CBS11 sports anchor Babe Laufenberg, currently the Cowboys' team-paid radio analyst, later bucked up Garrett's chances during his regular newscast segment.

"I've known Jason Garrett for nearly two decades," he said. "There is no sharper individual or person with more integrity. Will that translate into wins? Who knows?" But Laufenberg, an ex-Cowboys quarterback, noted that he had the privilege of playing for legendary San Francisco 49ers head coach Bill Walsh while Walsh was running the Stanford University football program. Walsh and Garrett have similar traits and approaches, Laufenberg contended.

WFAA8 anchor Dale Hansen, formerly the Cowboys' team-paid radio analyst, again skewered owner Jones in an "Unplugged" segment after earlier saying that Garrett's promotion won't be nearly enough to fix much of anything.

"The Cowboys' problem is owner Jerry Jones is dumb enough to think he's smarter than Einstein," Hansen said to a mild off-camera chortle from co-anchor Gloria Campos.

Einsten oddly came into play via Hansen quoting him as saying that the definition of insanity is doing the same thing over and over -- and expecting different results. The seven head coaches hired by Cowboys general manager Jones are evidence he's learned nothing, Hansen said.

Over on NBC5, sports anchor Newy Scruggs said Phillips should have been fired after telling the media he had no answer to why the Cowboys were thumped at home by the mediocre Jacksonville Jaguars before getting buried Sunday night by the Green Bay Packers.

"Is there a chance that he (Jones) would ever give up the general manager's post?" co-anchor Meredith Land asked.

"No," said Scruggs, who added that Jones likely won't be able to sell Garrett to fans either.


NBC5 co-anchor Brian Curtis touts a homemade, industrial-sized margarita machine before reporter Omar Villafranca takes a sip and deems it "pretty good" as part of a heavily promoted dispatch.

In other non-Cowboys action, NBC5 used a good deal of its prime-time promotional window to tout a story on a margarita machine getting a "MacGyver-style makeover."

"All you need is a garbage disposal -- and an open mind," co-anchor Brian Curtis told viewers before throwing it to reporter Omar Villafranca.

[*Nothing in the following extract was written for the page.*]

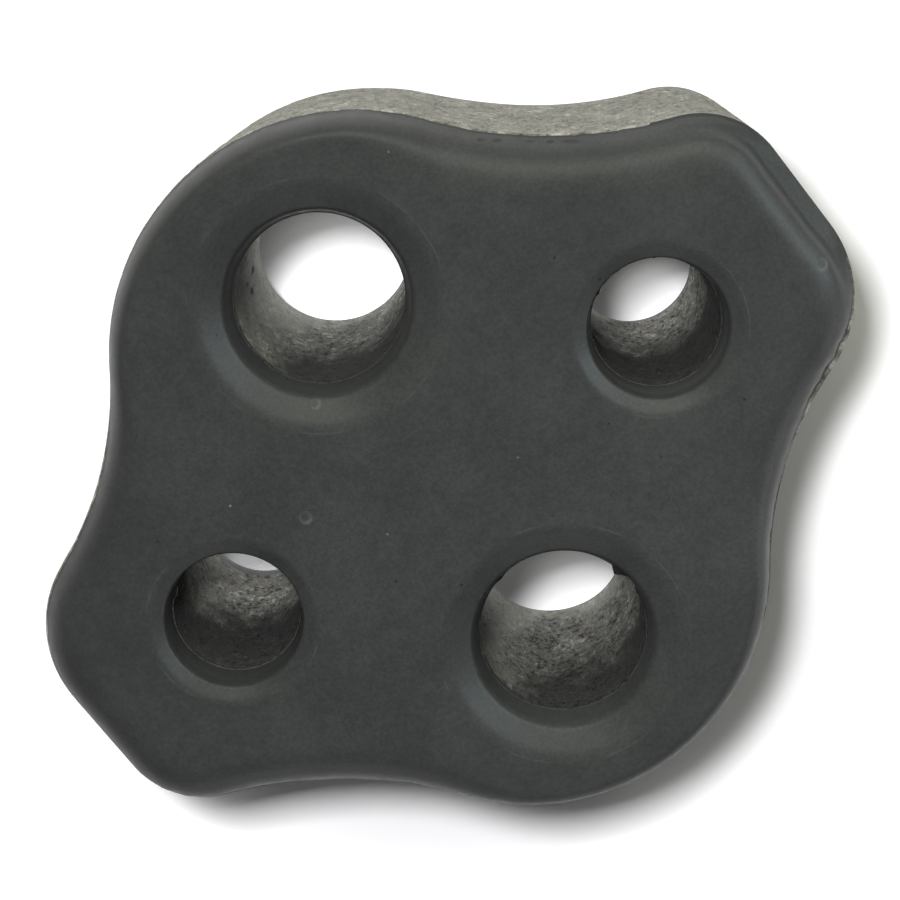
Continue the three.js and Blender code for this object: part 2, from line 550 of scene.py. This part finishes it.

He didn't need to cross state lines for a story on a guy who put together a party-sized machine by hooking a five-gallon cooler to a garbage disposal before attaching an over-sized spigot. Villafranca sipped the finished product and pronounced it "pretty good."

In news with more nutritive value, CBS11's Tracy Kornet reported on a new cell phone app, SecuraTrac, that allows parents to keep tabs on their little kids' whereabouts. The station also had a little heart-thumper, by Arezow Doost, on an unemployed, disabled man who saved his cancer-ridden bulldog by getting a free chemotherapy treatment from the privately bankrolled Magic Bullet Fund.

Curing what ails the Cowboys won't be nearly so easy -- in Hansen's mind at least. He views Jones as the team's, bull-headed incurable cancer.

"I've said it to his face, and I'm saying it again," Hansen said before noting in no uncertain terms that no other NFL team would ever hire Jones as general manager.

"The Cowboys really are America's team," he added. "They're just like America, broken and divided and arguing about the future, doing the same thing over and over and expecting different results."

For good measure, he then lobbed a smaller grenade at the Mavericks' defenseless Dirk Nowitzki, who hit a decisive jump shot to beat the Boston Celtics in Dallas Monday night.

"And Dirk Nowitzki gets the game-winner despite a really bad haircut," Hansen said of his newly shaved head.

And Hansen still has a lotta guts in addition to his really big gut. So there.